Exercise instructions>
Starting at the first line of the data below, write out each line exactly until you reach the line containing "1.2), (0.0, panel_y", and include that line too.

** start Collected data **

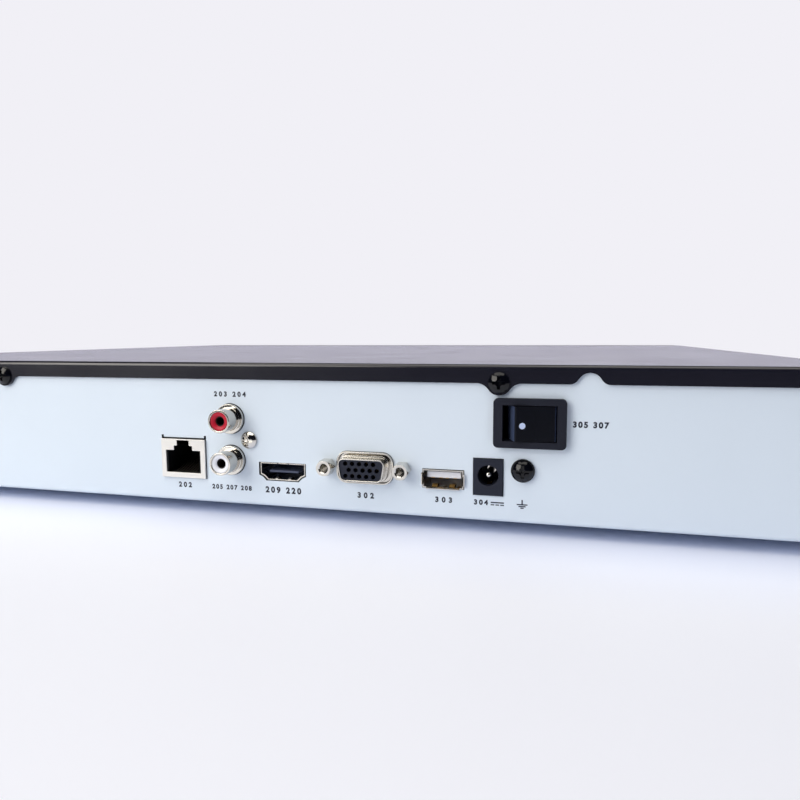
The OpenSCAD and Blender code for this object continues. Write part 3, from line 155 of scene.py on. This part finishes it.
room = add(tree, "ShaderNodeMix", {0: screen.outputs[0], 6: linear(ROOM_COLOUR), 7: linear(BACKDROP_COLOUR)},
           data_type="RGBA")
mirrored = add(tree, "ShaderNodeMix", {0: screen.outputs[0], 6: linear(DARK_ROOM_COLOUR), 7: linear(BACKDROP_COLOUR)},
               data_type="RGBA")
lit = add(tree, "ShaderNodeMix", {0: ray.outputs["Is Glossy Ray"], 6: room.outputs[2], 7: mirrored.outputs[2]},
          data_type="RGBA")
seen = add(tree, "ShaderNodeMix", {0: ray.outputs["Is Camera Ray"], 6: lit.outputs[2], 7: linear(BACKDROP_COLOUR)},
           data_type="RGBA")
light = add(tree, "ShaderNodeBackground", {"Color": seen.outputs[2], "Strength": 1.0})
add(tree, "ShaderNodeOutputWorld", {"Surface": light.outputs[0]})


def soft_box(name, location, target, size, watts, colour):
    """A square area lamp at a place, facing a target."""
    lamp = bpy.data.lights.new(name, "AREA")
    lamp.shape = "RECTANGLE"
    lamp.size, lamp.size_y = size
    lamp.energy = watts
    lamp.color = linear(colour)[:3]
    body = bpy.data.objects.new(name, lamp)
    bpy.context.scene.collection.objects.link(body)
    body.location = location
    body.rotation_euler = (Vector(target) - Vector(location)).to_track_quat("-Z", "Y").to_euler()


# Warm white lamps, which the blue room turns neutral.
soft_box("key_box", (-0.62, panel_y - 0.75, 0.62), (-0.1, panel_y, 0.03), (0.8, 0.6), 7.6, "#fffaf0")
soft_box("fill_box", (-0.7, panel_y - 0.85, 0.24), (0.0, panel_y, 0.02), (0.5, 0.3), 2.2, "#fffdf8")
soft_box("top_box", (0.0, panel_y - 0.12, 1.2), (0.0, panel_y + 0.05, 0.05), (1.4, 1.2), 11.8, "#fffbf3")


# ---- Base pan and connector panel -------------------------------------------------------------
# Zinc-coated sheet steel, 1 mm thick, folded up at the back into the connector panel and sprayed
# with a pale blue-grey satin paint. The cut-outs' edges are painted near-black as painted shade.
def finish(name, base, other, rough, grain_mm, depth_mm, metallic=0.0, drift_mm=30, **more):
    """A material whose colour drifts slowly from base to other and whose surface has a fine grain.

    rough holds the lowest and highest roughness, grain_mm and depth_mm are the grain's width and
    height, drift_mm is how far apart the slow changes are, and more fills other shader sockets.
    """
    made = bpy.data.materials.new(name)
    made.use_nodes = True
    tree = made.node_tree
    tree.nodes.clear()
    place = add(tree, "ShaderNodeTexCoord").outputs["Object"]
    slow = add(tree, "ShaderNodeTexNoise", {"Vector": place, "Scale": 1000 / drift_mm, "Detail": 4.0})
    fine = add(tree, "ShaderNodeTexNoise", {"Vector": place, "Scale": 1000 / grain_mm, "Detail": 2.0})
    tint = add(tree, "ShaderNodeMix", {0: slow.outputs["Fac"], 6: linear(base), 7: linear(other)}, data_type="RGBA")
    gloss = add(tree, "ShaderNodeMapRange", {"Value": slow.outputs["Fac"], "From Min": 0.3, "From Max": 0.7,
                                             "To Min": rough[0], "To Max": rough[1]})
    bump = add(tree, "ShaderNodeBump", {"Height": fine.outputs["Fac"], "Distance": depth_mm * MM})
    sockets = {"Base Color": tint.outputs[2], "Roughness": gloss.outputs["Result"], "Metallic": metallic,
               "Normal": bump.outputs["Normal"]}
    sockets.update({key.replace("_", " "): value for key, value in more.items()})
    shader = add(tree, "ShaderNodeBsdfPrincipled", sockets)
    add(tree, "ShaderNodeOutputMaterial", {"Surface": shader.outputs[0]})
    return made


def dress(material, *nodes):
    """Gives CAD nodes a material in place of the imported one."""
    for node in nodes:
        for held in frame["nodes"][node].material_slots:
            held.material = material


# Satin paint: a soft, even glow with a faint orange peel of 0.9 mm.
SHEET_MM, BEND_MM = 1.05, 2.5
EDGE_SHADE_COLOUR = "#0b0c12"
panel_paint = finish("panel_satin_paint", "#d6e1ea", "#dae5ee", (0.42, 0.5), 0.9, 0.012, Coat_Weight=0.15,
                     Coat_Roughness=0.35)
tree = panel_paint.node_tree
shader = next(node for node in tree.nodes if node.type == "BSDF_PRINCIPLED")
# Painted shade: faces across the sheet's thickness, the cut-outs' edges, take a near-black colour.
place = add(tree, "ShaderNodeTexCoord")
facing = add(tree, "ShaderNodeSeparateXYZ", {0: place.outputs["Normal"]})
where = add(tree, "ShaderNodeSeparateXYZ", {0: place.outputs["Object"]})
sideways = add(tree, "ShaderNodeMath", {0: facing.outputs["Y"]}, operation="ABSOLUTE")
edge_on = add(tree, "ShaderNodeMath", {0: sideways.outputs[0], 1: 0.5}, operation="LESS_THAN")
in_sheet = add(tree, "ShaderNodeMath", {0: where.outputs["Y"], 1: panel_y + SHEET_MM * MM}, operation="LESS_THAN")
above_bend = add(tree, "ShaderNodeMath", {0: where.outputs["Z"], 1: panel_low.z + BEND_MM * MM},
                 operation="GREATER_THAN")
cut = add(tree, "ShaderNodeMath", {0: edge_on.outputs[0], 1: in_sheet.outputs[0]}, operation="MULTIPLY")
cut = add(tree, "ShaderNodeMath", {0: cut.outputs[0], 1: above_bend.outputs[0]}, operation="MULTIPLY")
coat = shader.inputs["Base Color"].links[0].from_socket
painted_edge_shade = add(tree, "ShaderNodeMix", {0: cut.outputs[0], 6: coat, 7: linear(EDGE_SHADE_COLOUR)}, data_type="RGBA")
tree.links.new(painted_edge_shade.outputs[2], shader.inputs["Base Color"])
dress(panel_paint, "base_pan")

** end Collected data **

Task answer>
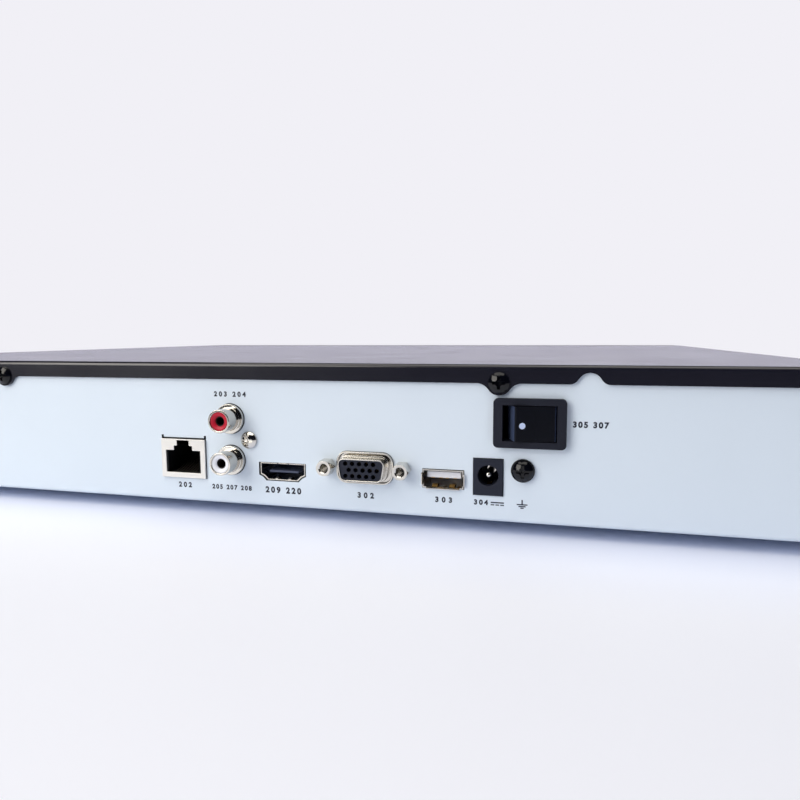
The OpenSCAD and Blender code for this object continues. Write part 3, from line 155 of scene.py on. This part finishes it.
room = add(tree, "ShaderNodeMix", {0: screen.outputs[0], 6: linear(ROOM_COLOUR), 7: linear(BACKDROP_COLOUR)},
           data_type="RGBA")
mirrored = add(tree, "ShaderNodeMix", {0: screen.outputs[0], 6: linear(DARK_ROOM_COLOUR), 7: linear(BACKDROP_COLOUR)},
               data_type="RGBA")
lit = add(tree, "ShaderNodeMix", {0: ray.outputs["Is Glossy Ray"], 6: room.outputs[2], 7: mirrored.outputs[2]},
          data_type="RGBA")
seen = add(tree, "ShaderNodeMix", {0: ray.outputs["Is Camera Ray"], 6: lit.outputs[2], 7: linear(BACKDROP_COLOUR)},
           data_type="RGBA")
light = add(tree, "ShaderNodeBackground", {"Color": seen.outputs[2], "Strength": 1.0})
add(tree, "ShaderNodeOutputWorld", {"Surface": light.outputs[0]})


def soft_box(name, location, target, size, watts, colour):
    """A square area lamp at a place, facing a target."""
    lamp = bpy.data.lights.new(name, "AREA")
    lamp.shape = "RECTANGLE"
    lamp.size, lamp.size_y = size
    lamp.energy = watts
    lamp.color = linear(colour)[:3]
    body = bpy.data.objects.new(name, lamp)
    bpy.context.scene.collection.objects.link(body)
    body.location = location
    body.rotation_euler = (Vector(target) - Vector(location)).to_track_quat("-Z", "Y").to_euler()


# Warm white lamps, which the blue room turns neutral.
soft_box("key_box", (-0.62, panel_y - 0.75, 0.62), (-0.1, panel_y, 0.03), (0.8, 0.6), 7.6, "#fffaf0")
soft_box("fill_box", (-0.7, panel_y - 0.85, 0.24), (0.0, panel_y, 0.02), (0.5, 0.3), 2.2, "#fffdf8")
soft_box("top_box", (0.0, panel_y - 0.12, 1.2), (0.0, panel_y + 0.05, 0.05), (1.4, 1.2), 11.8, "#fffbf3")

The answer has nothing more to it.